History

United States
- Name: USS George P. Squires
- Namesake: Previous name retained
- Builder: Henry Brusster, Baltimore, Maryland
- Completed: 1900
- Acquired: 12 May 1917 (purchased); 21 May 1917 (delivered);
- Commissioned: 21 May 1917
- Decommissioned: 27 July 1918
- Fate: Sold 23 October 1918
- Notes: Served as civilian fishing vessel George P. Squires 1900-1917

General characteristics
- Type: Patrol vessel and minesweeper
- Tonnage: 218 tons
- Length: 142 ft 6 in (43.43 m)
- Beam: 22 ft (6.7 m)
- Draft: 12 ft (3.7 m)
- Propulsion: Steam engine
- Speed: 10 knots
- Complement: 27
- Armament: None

= USS George P. Squires =

Patrol vessel of the United States Navy

USS George P. Squires (SP-303) was United States Navy patrol vessel and minesweeper in commission from 1917 to 1918.
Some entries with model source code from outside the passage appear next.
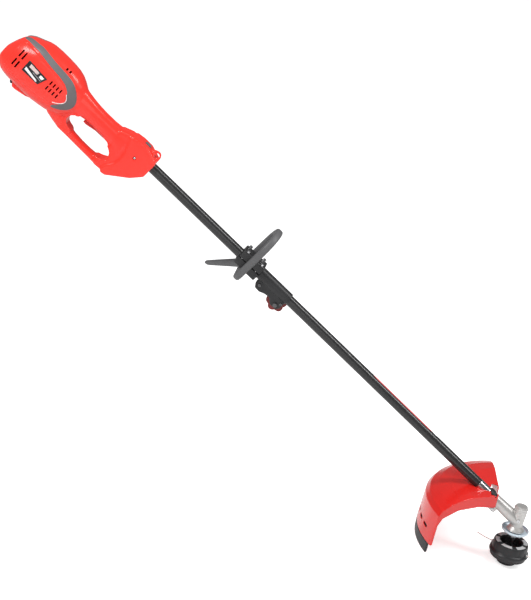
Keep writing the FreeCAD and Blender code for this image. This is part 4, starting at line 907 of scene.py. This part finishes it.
jaw("clamp_cap", 1, "handle_clamp", black_plastic)
jaw("clamp_foot", -1, "loop_handle", black_plastic)
dressed(["handle_bolts"], bright_steel, 0.0005)

BAR_ROOT, BAR_TIP = Vector((-32, 58.3, 950)), Vector((-122, 108, 1012))
ROOT_DEEP, TIP_DEEP = 11.5, 5
ROOT_WIDE, TIP_WIDE = 11, 6.5
BAR_SQUARENESS = 3
# How full the bar is at each share of its length, with its ends rounded off.
BAR_FULLNESS = [(0, 0.86), (0.015, 0.97), (0.04, 1), (0.2, 1), (0.4, 1), (0.6, 1), (0.8, 1), (0.92, 1),
                (0.965, 0.93), (0.988, 0.75), (1, 0.42)]
rings = []
for share, fullness in BAR_FULLNESS:
    middle = BAR_ROOT.lerp(BAR_TIP, share)
    deep = (ROOT_DEEP + (TIP_DEEP - ROOT_DEEP) * share) * fullness
    wide = (ROOT_WIDE + (TIP_WIDE - ROOT_WIDE) * share) * fullness
    rings.append([on_shaft(middle.x + high, middle.y, middle.z + across)
                  for across, high in rounded_section(wide, deep, BAR_SQUARENESS)])
barrier = new_piece("barrier_arm", *loft(rings), dark_grey, sharp=60)
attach(barrier, "front_handle")
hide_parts("barrier_bar")


# Gear case ------------------------------------------------------------------------------
# A die-cast aluminium elbow with a split clamping arm for the tube.  The cast skin is
# left bare and slightly grainy.

cast_metal = finish("cast_aluminium_skin", (0.62, 0.61, 0.59), (0.48, 0.47, 0.46), (0.85, 0.84, 0.82),
                    0.38, spread=0.1, grain=700, bump=0.3, metallic=0.6, cloud=90)
softened(["gear_case"], cast_metal, 0.0006, 5)
dressed(["case_clamp_bolt", "grease_plug"], bright_steel, 0.0004)


def turned_piece(name, profile, material, body, nodes, count=96, shape=None):
    """A piece turned round the spindle.  shape(angle, radius, height) may flute it."""
    rings = []
    for radius, height in profile:
        ring = []
        for step in range(count):
            angle = 2 * math.pi * step / count
            reach, rise = shape(angle, radius, height) if shape else (radius, height)
            ring.append(Vector((reach * math.cos(angle), reach * math.sin(angle), rise)) * 0.001)
        rings.append(ring)
    piece = new_piece(name, *endless_skin(rings), material, sharp=40)
    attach(piece, body)
    if nodes:
        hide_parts(*nodes)


RIDGE = 0.9


def cast_ridge(name, radius, height):
    """A fine half-round ridge round the head of the gear case."""
    profile = []
    for angle in range(-90, 91, 30):
        lean = math.radians(angle)
        profile.append((radius - 1 + (RIDGE + 1) * max(0, math.cos(lean)), height + RIDGE * math.sin(lean)))
    profile += [(radius - 2, height + RIDGE), (radius - 2, height - RIDGE)]
    turned_piece(name, profile, cast_metal, "lower_boom", [])


for number, (radius, height) in enumerate(((17, 158), (16.7, 150), (16.4, 142), (22, 97))):
    cast_ridge(f"cast_ridge_{number}", radius, height)


# Cutting head ---------------------------------------------------------------------------
# The black nylon head turns under the gear case: a zinc cup plate, a housing with an open
# recess round the spindle, a cover below and the bump knob that touches the ground.

cup_zinc = finish("pale_zinc_cup", (0.52, 0.62, 0.7), (0.66, 0.73, 0.78), (0.9, 0.92, 0.94), 0.3,
                  metallic=0.25)
head_black = finish("black_head_nylon", (0.014, 0.014, 0.015), (0.024, 0.024, 0.026), (0.1, 0.1, 0.1),
                    0.36, grain=1200, bump=0.12)
tab_grey = finish("light_grey_head_tabs", (0.3, 0.3, 0.31), (0.4, 0.4, 0.41), (0.55, 0.55, 0.55), 0.4)
dressed(["cup_plate"], cup_zinc, 0.0006, 3)


HEAD_POINTS = 144
FLUTES, FLUTE_DEPTH = 12, 0.7


def head_flutes(angle, radius, height):
    """Shallow scallops on the side of the head above its flange."""
    if 40 < height < 58 and radius > 42:
        return radius - FLUTE_DEPTH * max(0, math.cos(FLUTES * angle)) ** 2, height
    return radius, height


# The head's outline as (radius, height): recess, top rim, side, flange and hub.
HEAD_PROFILE = [
    (28.5, 40), (28.5, 59.5), (29.2, 60.6), (30.4, 61), (42, 61), (43.2, 60.7), (43.9, 59.8),
    (44.3, 58.4), (44.9, 56), (45.4, 50), (45.8, 44), (46, 40.6), (46.4, 39.4), (47.4, 38.8),
    (49.4, 36.4), (50.4, 35.4), (50.8, 34.4), (50.8, 30.2), (50.3, 29.2), (49.3, 28.4), (47.6, 27),
    (47.3, 24.4), (46.9, 24), (26.4, 24), (10, 24), (5.2, 30), (5.2, 36), (5.2, 40)]
turned_piece("head_shell", HEAD_PROFILE, head_black, "cutting_head", ["head_housing"],
             HEAD_POINTS, head_flutes)
dressed(["head_cover"], head_black, 0.0006)
dressed(["line_eyelets"], bright_steel, 0.0003)


TABS, FIRST_TAB_ANGLE, TAB_WIDTH, TAB_STEPS = 6, 12, 42, 6
TAB_INNER, TAB_OUTER, TAB_BOTTOM, TAB_TOP, TAB_BEVEL = 30.5, 42.2, 60.4, 61.9, 0.8
points, faces = [], []
for tab in range(TABS):
    middle = FIRST_TAB_ANGLE + 360 * tab / TABS
    base = len(points)
    for radius, inwards in ((TAB_INNER, 1), (TAB_OUTER, -1)):
        for height, inset in ((TAB_BOTTOM, 0), (TAB_TOP, TAB_BEVEL)):
            for step in range(TAB_STEPS + 1):
                angle = math.radians(middle + (TAB_WIDTH - inset * 2) * (step / TAB_STEPS - 0.5))
                reach = radius + inset * inwards
                points.append(Vector((reach * math.cos(angle), reach * math.sin(angle), height)) * 0.001)
    inner_low, inner_high, outer_low, outer_high = (base + (TAB_STEPS + 1) * k for k in range(4))
    around = (inner_low, inner_high, outer_high, outer_low)
    for near, far in zip(around, around[1:] + around[:1]):
        faces += [(near + k, near + k + 1, far + k + 1, far + k) for k in range(TAB_STEPS)]
    faces += [around, tuple(point + TAB_STEPS for point in (inner_low, outer_low, outer_high, inner_high))]
tabs = new_piece("head_top_tabs", points, faces, tab_grey, sharp=30)
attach(tabs, "cutting_head")

GRIPS, GRIP_DEPTH = 18, 0.8


def knob_grips(angle, radius, height):
    """Finger scallops round the bump knob."""
    if 3 < height < 21 and radius > 24:
        return radius - GRIP_DEPTH * max(0, math.cos(GRIPS * angle)) ** 2, height
    return radius, height


BUMP_PROFILE = [
    (0.3, 0), (20, 0), (22.6, 0.5), (24.4, 1.8), (25.2, 3.6), (25.4, 6), (25.4, 12), (25.4, 20),
    (25, 22.4), (24, 24), (20, 24.4), (0.3, 24.4)]
turned_piece("bump_foot", BUMP_PROFILE, head_black, "bump_feed", ["bump_knob"],
             HEAD_POINTS, knob_grips)


# Guard, strap and skirt extension -------------------------------------------------------
# The guard is one moulding of clear red polycarbonate behind and over the head.  A black
# strap clamps it to the tube with screws, and a black strip lengthens its skirt.

CLEARNESS = 0.25
guard_red = finish("clear_red_polycarbonate", (0.8, 0.016, 0.012), (0.88, 0.024, 0.018),
                   (0.9, 0.12, 0.1), 0.22, spread=0.04, grain=300, bump=0.03, coat=0.4)
guard_red.node_tree.nodes["Principled BSDF"].inputs["Transmission Weight"].default_value = CLEARNESS
softened(["guard"], guard_red, 0.0011, 7)
softened(["skirt_extension"], black_plastic, 0.001, 4)
dressed(["guard_strap"], black_plastic, 0.0008, 2)
dressed(["guard_screws"], bright_steel, 0.0004)
blade_steel = finish("dark_blade_steel", (0.25, 0.25, 0.26), (0.32, 0.32, 0.33), (0.6, 0.6, 0.6), 0.35,
                     metallic=1)
dressed(["line_cutter"], blade_steel, 0.0002)


# Inner pieces ---------------------------------------------------------------------------
# The motor, switch, springs, drive rods, bearings, gears and spool stay as they were
# made, each in its own metal or plastic.

copper = finish("enamelled_copper", (0.55, 0.2, 0.09), (0.65, 0.27, 0.13), (0.8, 0.45, 0.3), 0.35,
                metallic=1)
iron = finish("laminated_iron", (0.28, 0.28, 0.29), (0.35, 0.35, 0.36), (0.5, 0.5, 0.5), 0.42,
              metallic=0.9)
carbon = finish("carbon_block", (0.02, 0.02, 0.02), (0.04, 0.04, 0.04), (0.1, 0.1, 0.1), 0.6)
bronze = finish("sintered_bronze", (0.42, 0.27, 0.12), (0.5, 0.33, 0.16), (0.7, 0.5, 0.3), 0.45, metallic=1)
dressed(["field_coils", "commutator"], copper)
dressed(["stator_core", "armature_core"], iron)
dressed(["carbon_brushes"], carbon)
dressed(["upper_bushings", "lower_bushings"], bronze)
dressed(["motor_bearings", "motor_shaft", "shaft_coupling", "upper_drive_shaft", "lower_drive_shaft",
         "drive_pinion", "bevel_gear", "gear_bearings", "output_shaft", "trigger_spring",
         "lock_off_spring", "feed_spring"], bright_steel)
dressed(["brush_holders", "cooling_fan", "power_switch", "line_spool"], black_plastic)
dressed(["line_coil"], line_nylon)
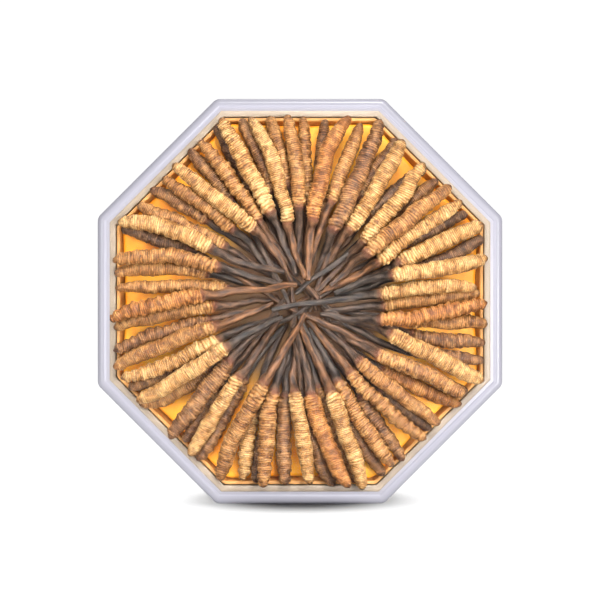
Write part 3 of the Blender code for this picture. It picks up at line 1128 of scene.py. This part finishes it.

George P. Squires was built as a civilian fishing steamer of the same name in 1900 by Henry Brusster at Baltimore, Maryland. The U.S. Navy purchased her for World War I service as a patrol vessel and minesweeper from her owner, Bellows and Squires, Inc., of Ocran, Virginia, on 12 May 1917. Bellows and Squires delivered her to the Navy on 21 May 1917, and she was commissioned the same day as USS George P. Squires (SP-303).

Assigned to the 5th Naval District, George P. Squires served as a harbor patrol boat at Norfolk, Virginia. In addition, she swept for naval mines in the defensive sea area of Chesapeake Bay and patrolled the Virginia coast off Cape Henry.

George P. Squires was decommissioned at Norfolk on 27 July 1918 and was sold to James Dietrich of New York City on 23 October 1918.